MEPs voted to adopt their negotiating position on the controversial reform, but it will not be finalised until after the European elections in June. Despite concessions, the pharma industry is not happy
MEPs adopted their position on the reform to EU pharmaceutical legislation in plenary on Wednesday, setting the stage for negotiations with member states, with Parliament confirming the file will be finalised after the European elections in June.
“Today’s vote is a step towards delivering the tools to tackle present and future healthcare challenges, particularly for our market attractiveness and access to medicine across EU countries,” said Pernille Weiss, rapporteur for the file alongside Tiemo Wölken.
The proposal, which represents the most significant reform to pharma legislation in over two decades, has proved controversial, with MEPs divided over how best to achieve the stated aims of improving patient access whilst encouraging innovation.
The Commission wanted to reduce the baseline regulatory data protection, during which other companies cannot access clinical trial data submitted to the European Medicines Agency to get marketing approval, from eight to six years, plus two years of market protection during which generic or biosimilar products cannot be sold.
The original proposal included potential extensions, including an additional two years of data protection if the company launches the drug in all member states. The pharma industry warned against this, saying companies have no control over the timing of separate national pricing and reimbursement decisions and the vast majority of delays in access occur when a company is involved in these negotiations.
In the event, MEPs turned the proposal around, putting the onus on member states to request companies to submit pricing and reimbursement applications.
MEPs also sought a compromise on access to clinical trial data, settling on seven and a half years of regulatory data protection, plus two years of market protection.

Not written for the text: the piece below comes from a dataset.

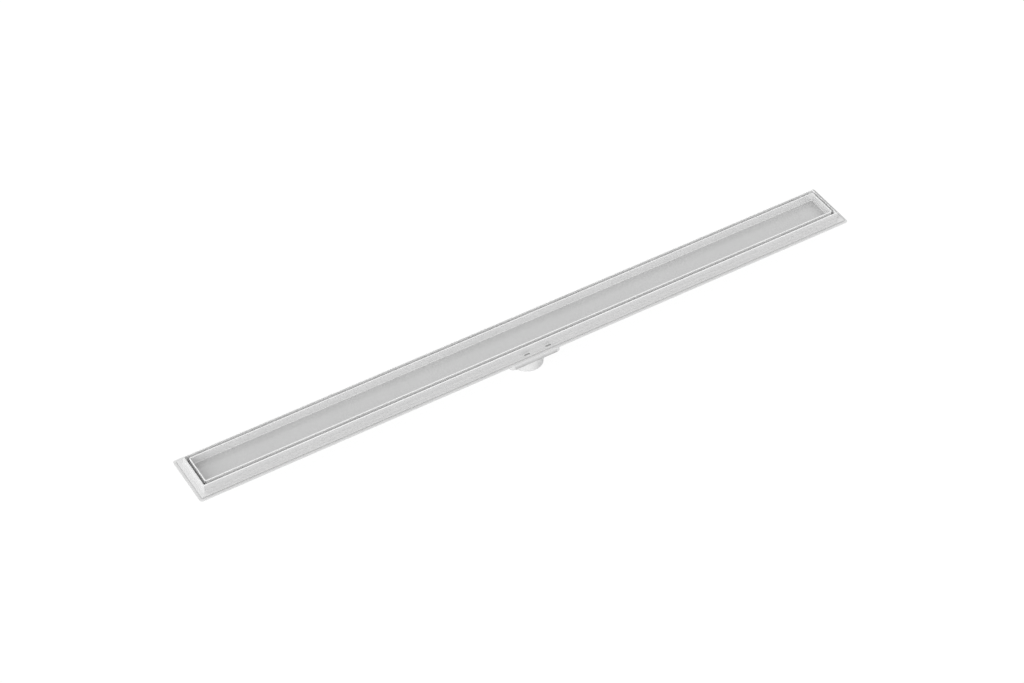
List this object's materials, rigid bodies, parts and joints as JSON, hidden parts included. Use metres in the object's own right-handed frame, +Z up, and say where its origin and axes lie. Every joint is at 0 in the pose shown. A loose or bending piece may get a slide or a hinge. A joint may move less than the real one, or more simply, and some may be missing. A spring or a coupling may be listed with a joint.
{
  "type": "channel drain",
  "caption": "Long linear floor drain with a tile tray inside a flanged frame, over a shallow trough, a sump box and a vertical outlet spigot with a strainer.",
  "frame": {"origin": "centre of the outlet spigot's lower end, which is the bottom centre of the whole part", "axes": "+X along the channel, +Y across it, +Z up; the rim is at z = 0.069 m"},
  "size_m": [1.2, 0.096, 0.069],
  "materials": {
    "frame_steel": "satin stainless sheet, edges lightly polished",
    "pan_steel": "satin stainless sheet with welded corners",
    "tray_steel": "satin stainless sheet, blasted floor",
    "outlet_steel": "satin stainless sheet and tube",
    "strainer_steel": "perforated stainless sheet and wire",
    "support_steel": "folded stainless strip"
  },
  "bodies": {
    "root": {"channel_pan": "pan_steel", "pan_end_left": "pan_steel", "pan_end_right": "pan_steel", "frame_front": "frame_steel", "frame_back": "frame_steel", "frame_left": "frame_steel", "frame_right": "frame_steel", "tile_tray": "tray_steel", "outlet_sump": "outlet_steel", "outlet_spigot": "outlet_steel", "strainer_basket": "strainer_steel", "strainer_handle": "strainer_steel", "tray_support_1": "support_steel", "tray_support_2": "support_steel", "tray_support_3": "support_steel", "tray_support_4": "support_steel", "tray_support_5": "support_steel", "tray_support_6": "support_steel"}
  },
  "joints": []
}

Companies would be eligible for extensions if a product addresses an unmet medical need, if they conduct comparative clinical trials, and if a significant share of the product’s R&D takes place in the EU and in collaboration with EU research entities. There would be an upper cap of eight and a half years of regulatory data protection.
They are also proposing a 12-month extension to market protection if the company obtains marketing authorisation for an additional therapeutic indication which provides significant clinical benefits in comparison with existing therapies.
Orphan drugs for treating rare diseases would get up to 11 years of market exclusivity if they address a “high unmet medical need”.
Reducing incentives
Pharma industry group EFPIA welcomed the “common sense step” of not making the regulatory data protection period conditional on launching in all member states, but warned the six-month reduction compared to the existing regulation would have a harmful effect.
“It is difficult to understand how reducing incentives to research, develop and manufacture new medicines and vaccines could ever be in the best interest of Europe or European patients, particularly at a time when Europe recognises that it needs to boost competitiveness to compete for global investment with ambitious nations like the US and China,” said EFPIA director general Nathalie Moll.
Stefan Woxström, senior vice president of AstraZeneca for Europe and Canada, urged legislators to carefully evaluate the potential impact of their revisions.
“While the Parliament vote advocates for promising reforms to the Commission’s proposals, it is regrettable to see the endorsement to reduce the baseline regulatory data protection for innovative medicines and market protection to develop orphan medicinal products,” he said.
Europabio, which represents innovative biotech companies that take on academic research and translate it into drug programmes that are suitable for onward development by pharma companies, isn’t happy either. While acknowledging some improvements, it said the proposals are not positive for Europe’s biotech ecosystem, and “Most likely will lead to decreased investment potential for European innovation and reduced innovation maturation through collaboration and partnership.”
To boost research and development of novel antimicrobials and tackle the problem of antimicrobial resistance, MEPs want to introduce financial support based on meeting milestones prior to market approval.
MEPs also added a voluntary joint procurement scheme for antimicrobials, under which governments would pay a fixed subscription and companies would be guaranteed a fixed annual payment. The intention is to delink the volume of sales from the commercial return, to limit use of new antimicrobial drugs, in order to slow the development of resistance.
The vote is the fruit of a hard-won compromise between Parliament’s main groups, the EPP and S&D, which began the process at opposite ends of the debate.